Eliza Frances Andrews was born to a prominent judge and planter in Washington, Georgia in 1840. According to one report, her family owned two hundred slaves. She attended the Ladies' Seminary and then enrolled at La Grange Female College, from which she received her A. B. in 1857. Leading up to and during the Civil War Andrews's parents supported the Union, but Eliza supported the Confederacy and her three brothers who fought for the South. At the end of the War, her article, "A Romance of Robbery," appeared in the New York World. The article fictionalized the mistreatment of family friends by Reconstruction officials. This article launched her long career as an author; her writings include articles, novels, and textbooks, some of which appeared under the pseudonym Elzey Hay. After the death of her parents, Eliza was forced to earn more money, which led her to secretly take on the task of editing the local paper, the Washington Gazette. After a short time, however, the publisher discovered his new editor was a woman and declared newspaper work inappropriate for a female. In 1873 Andrews became a school principal in Yazoo, Mississippi, and in 1874 she returned to Washington, Georgia to teach. In 1896 she began teaching literature and French at Wesleyan Female College in Macon, Georgia, and continued there until 1896. It was not until 1908, more than forty years after the Civil War, that she published her diary, The War-Time Journal of a Georgia Girl. She edited this journal significantly before publishing it—omitting personal sections and passages she found embarrassing. She was a strong supporter of slavery during the Civil War, but by the time she published the Journal she was ambivalent. She was a self-proclaimed socialist and espoused Social Darwinism, and actively supported segregation of African Americans and whites. She returned to teach botany at Washington's public high school and wrote two botany textbooks. While her primary means of financial support was teaching, during her lifetime she had an international reputation as both a botanist and writer. She died in 1931.

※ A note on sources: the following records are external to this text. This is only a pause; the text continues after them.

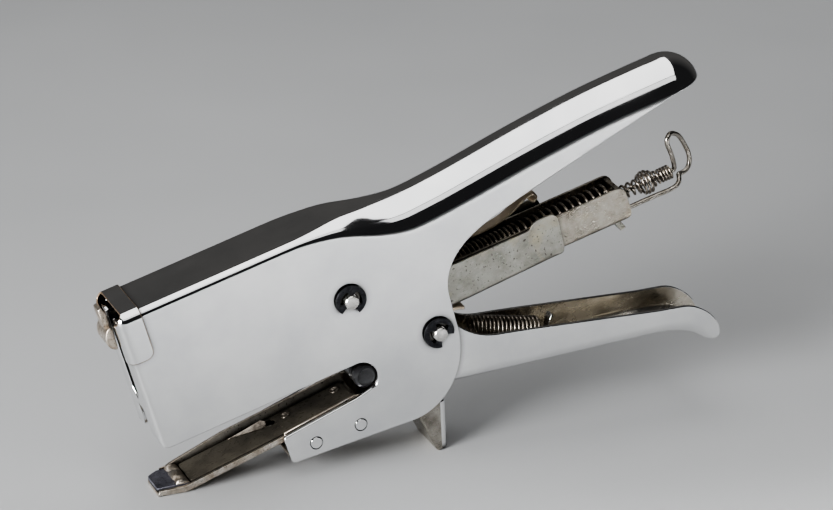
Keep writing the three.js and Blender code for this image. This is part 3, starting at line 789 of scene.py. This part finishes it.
def shell_pattern():
    """The near half of the blank, counter-clockwise, with the crest and the nose bridge as seams."""
    slot = front_u(SLOT_HALF)
    lower = drawn((slot + 0.6, 17.8), (0.06, 17.8), [6, (1.6, 15.2), (4, 15.2)])
    side = drawn(*arc(58, 10.4, 4.8, 90, -45, 16), (56.4, 5.9), [3, (55.7, 5.7), (54.6, 5.6)],
                 (34.2, 3.8), [4, (33.05, 3.7), (33.1, 2.6)],
                 (33.3, -3.6), [4, (33.4, -4.75), (34.6, -4.8)],
                 (69, -7.9), [20, (79.5, -8.2), (87.6, 1.5), (87.8, 13)],
                 (88, 22.5), [14, (88.2, 30), (93.5, 35.5), (102.6, 38.3)],
                 [26, (114, 41.8), (138, 46), HANDLE_RIM])
    tip = math.sqrt(HANDLE_RADIUS ** 2 - (HANDLE_TIP_Z - HANDLE_END.z) ** 2)
    side += [(HANDLE_END.x + tip * k / 12, HANDLE_TIP_Z) for k in range(1, 12)]
    end = shell_unbend(HANDLE_END.x + tip, HANDLE_TIP_Z)[0]
    crest = [(u, shell_crest(u)) for u in stations(end)]
    nose = drawn((BEND_AT, 54.0), (slot + 0.3, 54.0), (slot, 53.6),
                 (slot, 31.2), [3, (slot, 30.4), (slot - 0.5, 29.9)],
                 (front_u(0), 27.6), (front_u(0), 25.4),
                 (slot - 0.8, 25.4), [4, (slot, 25.4), (slot, 24.6)], (slot, 18.4))
    return lower + [shell_unbend(*p) for p in side] + crest[::-1] + nose


def stations(end):
    """Where the shell is sampled along its length, closest over the neck and the rounded end."""
    spots = [BEND_AT, 4.4, 6, 9] + [12 + 4 * k for k in range(12)]
    spots += [60 + 1.2 * k for k in range(28)] + [94 + 3 * k for k in range(23)]
    spots = [u for u in spots if u < HANDLE_END.x - 1] + [HANDLE_END.x]
    return spots + [HANDLE_END.x + (end - HANDLE_END.x) * k / 10 for k in range(1, 11)]


def body_shell():
    blank = shell_pattern()
    bridge = front_u(0)

    def on_seam(a, b):
        middle = (a + b) / 2
        on_crest = middle.x >= BEND_AT and abs(middle.y - shell_crest(middle.x)) < 0.15
        return on_crest or middle.x <= bridge + 0.01

    end = max(p[0] for p in blank)
    blank = inset(dense(blank, 3.2), 0.42, on_seam)
    blank = [(max(u, bridge), v) for u, v in blank]
    spots = []
    for u in stations(end):
        radius = edge_radius(u)
        start = ridge(u) - radius if u <= HANDLE_END.x else HANDLE_END.z
        spots += [(u, start + radius * QUARTER * k / 10) for k in range(11)]
        spots += [(u, start + radius * QUARTER + (SHELL_HALF - radius) / 2)]
    spots += [(BEND_AT - SHELL_BEND * QUARTER * k / 8, 17 + 3 * row)
              for k in range(9) for row in range(13)]
    holes = [round_hole(pin.x, pin.z, PIN_RADIUS + 0.35, 32) for pin in (FRONT_PIN, REAR_PIN)]
    holes += [round_hole(x, z, 2.05, 28) for x, z in LIMB_RIVETS]
    solid = patch([blank] + holes, shell_place, spots).mirrored().thickened(SHELL_SHEET, 0.42)
    skin_piece("shell", solid, "body_shell", CHROME, LINING)


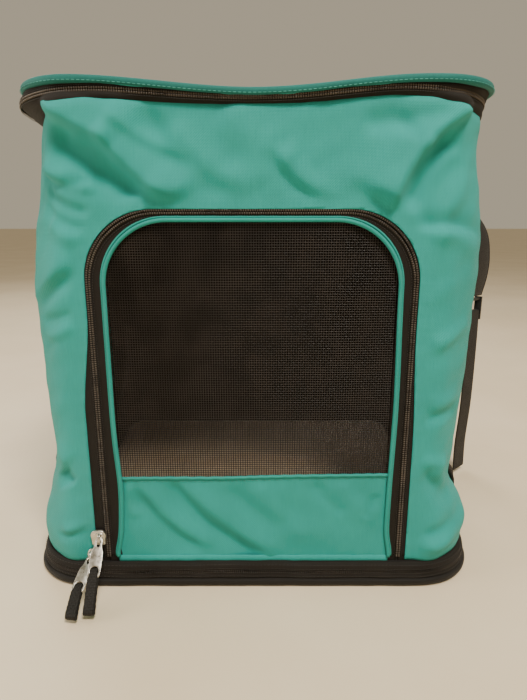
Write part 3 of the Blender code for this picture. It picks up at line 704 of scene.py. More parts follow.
def make_shell():
    """The teal fabric from one back seam round the front to the other, one sheet with three openings."""
    end = WRAP_END + 4 * CELL
    us = np.arange(-end, end + CELL / 2, CELL)
    vs = np.linspace(0, 1, int((WALL_TOP - WALL_LOW) / CELL) + 1)
    u, v = np.meshgrid(us, vs, indexing="ij")
    z = WALL_LOW + v * (wall_top(u) - WALL_LOW)
    tail = np.interp(z, LEVELS[:, 0], LEVELS[:, 1]) - CORNER - BACK_SEAM + 0.003
    u = np.where(abs(u) > WRAP_END, np.sign(u) * (WRAP_END + (abs(u) - WRAP_END) / (4 * CELL) * tail), u)
    keep = np.ones((len(us) - 1, len(vs) - 1), bool)
    for gap in (door_gap, window_gap):
        u, z, kept = snapped(u, z, gap)
        keep &= kept
    p = on_wall(u, z)
    flat = np.stack([u, z], -1)
    shell = cloth("teal_walls", p, flat, [teal, lining], 0.0020, keep)
    settle(shell, "bag", "teal_fabric", "front_panel", "right_side_panel", "left_side_panel")
    np.ptp(u)
    np.ptp(z)
    cut_area(flat, keep)


# ---- camera, floor and light ----
CAMERA_LENS, CAMERA_PLACE, CAMERA_DOWN = 26.61, (0.0085, -0.526,
                                                 0.296), 13.47  # mm, metres, degrees below level
FLOOR_HALF = 60.0
# name, place, aim, size, power and colour
LIGHTS = [
    ("key", (0.45, -1.15, 2.00), (0, 0, 0.2), 0.5, 62, (1.0, 0.94, 0.84)),
    ("fill", (-1.7, -0.35, 0.75), (0, 0, 0.18), 0.9, 17, (1.0, 0.96, 0.90)),
    ("rim", (-0.6, 1.5, 1.6), (0, 0, 0.2), 1.2, 20, (0.95, 0.97, 1.0)),
    ("top", (0.3, 0.1, 2.0), (0, 0, 0.2), 1.0, 6, (1.0, 0.97, 0.93)),
]
SKY_COLOUR, SKY_STRENGTH = (1.0, 0.87, 0.64, 1), 0.42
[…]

The Journal begins in December 1864, with General Sherman's Union troops camped around Atlanta. The first entry records Andrews's safe arrival in Macon en route to meet relatives with whom she would stay in Southwest Georgia until the War ended. The rest of the diary records Andrews's daily activities, parties with Confederate soldiers, and visits with various relatives and friends, including Julia Toombs, wife of Robert Toombs, a famous Georgia orator and author of the Confederate Constitution. Throughout the diary, Andrews remains a staunch supporter of the Confederate cause and does not equivocate in describing the Union's mistreatment of southerners.

One of the important aspects of the Journal is the record of daily interactions among upper-class southern men and women struggling as refugees in southern Georgia. What makes the diary unique, however, is the commentary that Andrews adds some forty years after her original experience. She confesses to the difficulty she has remembering such a trying time and highlights the challenge the South faced in moving beyond its painful past.

Works Consulted: Garraty, John A. and Mark C. Carnes, eds., American National Biography, New York: Oxford University Press, 1999; Jones, Katherine M., Heroines of Dixie: Confederate Women Tell Their Story of the War, Indianapolis: Bobbs-Merrill, 1955.